Roberts also worked on the effort to save the Chart House.

“Her interest and support there extended to the Architecture and Design Center,” says Roberts. “She gets and understands the importance of architecture, because it defines us as special and makes us different than other cities. Her interest and support is wonderful: She and Amanda brought Frank, Jr. and Tina, and you saw the outcome.”

Roberts tallies $200,000 raised at the Graff-Radford House event, at which a painting by celebrated Lowbrow artist Shag (Josh Agle), which envisions the gala opening of the A&D Center, was donated.

“He’s allowing us 200 numbered prints, which will help the museum financially into the future,” says Roberts. Shag, incidentally, did the artwork for Nancy Sinatra’s new digital album Shifting Gears.

He notes that architecture and design aficionados and fans come to Palm Springs from all over the world “to get a taste and feel of what makes Palm Springs cool.”

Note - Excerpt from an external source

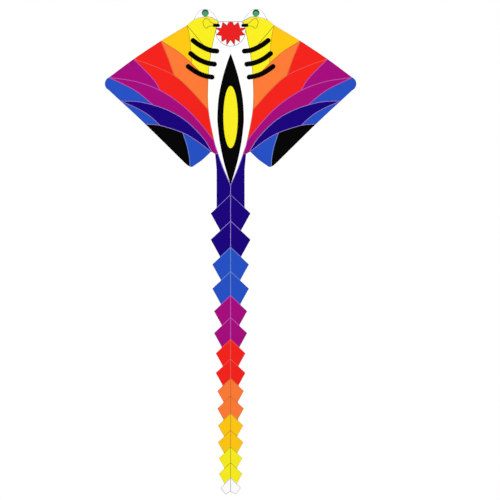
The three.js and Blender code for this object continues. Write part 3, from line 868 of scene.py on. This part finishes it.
def flat_area(outline):
    return abs(sum(a.cross(b) for a, b in zip(outline, outline[1:] + outline[:1]))) / 2


def flat_size(outline):
    """Width and length of the smallest rectangle that an outline can be cut from."""
    ring = np.array([tuple(point) for point in outline])
    best = None
    for degrees in range(0, 90, TURN_STEP):
        turn = math.radians(degrees)
        turned = ring @ np.array([[math.cos(turn), -math.sin(turn)], [math.sin(turn), math.cos(turn)]])
        size = np.ptp(turned, axis=0)
        if best is None or size[0] * size[1] < best[0] * best[1]:
            best = size
    return float(min(best)), float(max(best))


def cut_cloth(name, outline, colour, place=on_sail, front=0.0, mirror=False,
              holes=(), spacing=GRID):
    """A piece of ripstop, cut to an outline and laid on a surface."""
    points, triangles = fill_outline(outline, holes, spacing)
    mesh = sheet_mesh(points, triangles, place, front, CLOTH)
    piece = new_object(name, mesh, [cloth_material(colour)], mirror)
    SLOTS.get(colour, f"{colour}_cloth")
    flat_size(outline)
    flat_area(outline)
    return piece


def add_ribbon(mesh, line, width, index, place=on_sail, shift=0.0, front=0.0, both_faces=True):
    """Adds a folded, sewn strip of cloth along a line, on one or both faces of the sail."""
    uv = mesh.loops.layers.uv["pattern"]
    line = [p for i, p in enumerate(line) if i == 0 or (p - line[i - 1]).length > WELD]
    back = front + (CLOTH if both_faces else CLOTH / 4)
    back_crown = SEAM_CROWN if both_faces else 0.0
    section = [(share, front - SEAM_CROWN * height) for share, height in RIBBON_SECTION]
    section += [(share, back + back_crown * height) for share, height in RIBBON_SECTION[::-1]]
    rings = sweep(mesh, line, [(shift + share * width / 2, y) for share, y in section], place)
    along = distances_along(line)
    strip = join_rings(mesh, rings, lambda i, j: (along[i], section[j % len(section)][0]), index)
    for loop in (loop for face in strip for loop in face.loops):
        if abs(loop[uv].uv.y) == 1.0:
            loop.edge.smooth = False
    close_ends(mesh, rings, index)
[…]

“This new facility not only shows the Palm Springs Art Museum’s commitment to architecture and design and recognizes their importance, but also puts its campus right downtown and makes it accessible to visitors and tourists--more so than the mother ship,” says Roberts, referring to the main museum building.

“The fact that it’s a repurposed, beautiful old bank building, designed by the same architect who designed the art museum, in South Palm Springs, will re-energize that end of town,” concludes Roberts. “The whole north end is already re-energized and alive again, and we believe this new arts museum will do the same for the south end.”

Meanwhile, the museum is still seeking funding to complete the A&D Center restoration, and has a few Center Founder positions and naming opportunities left.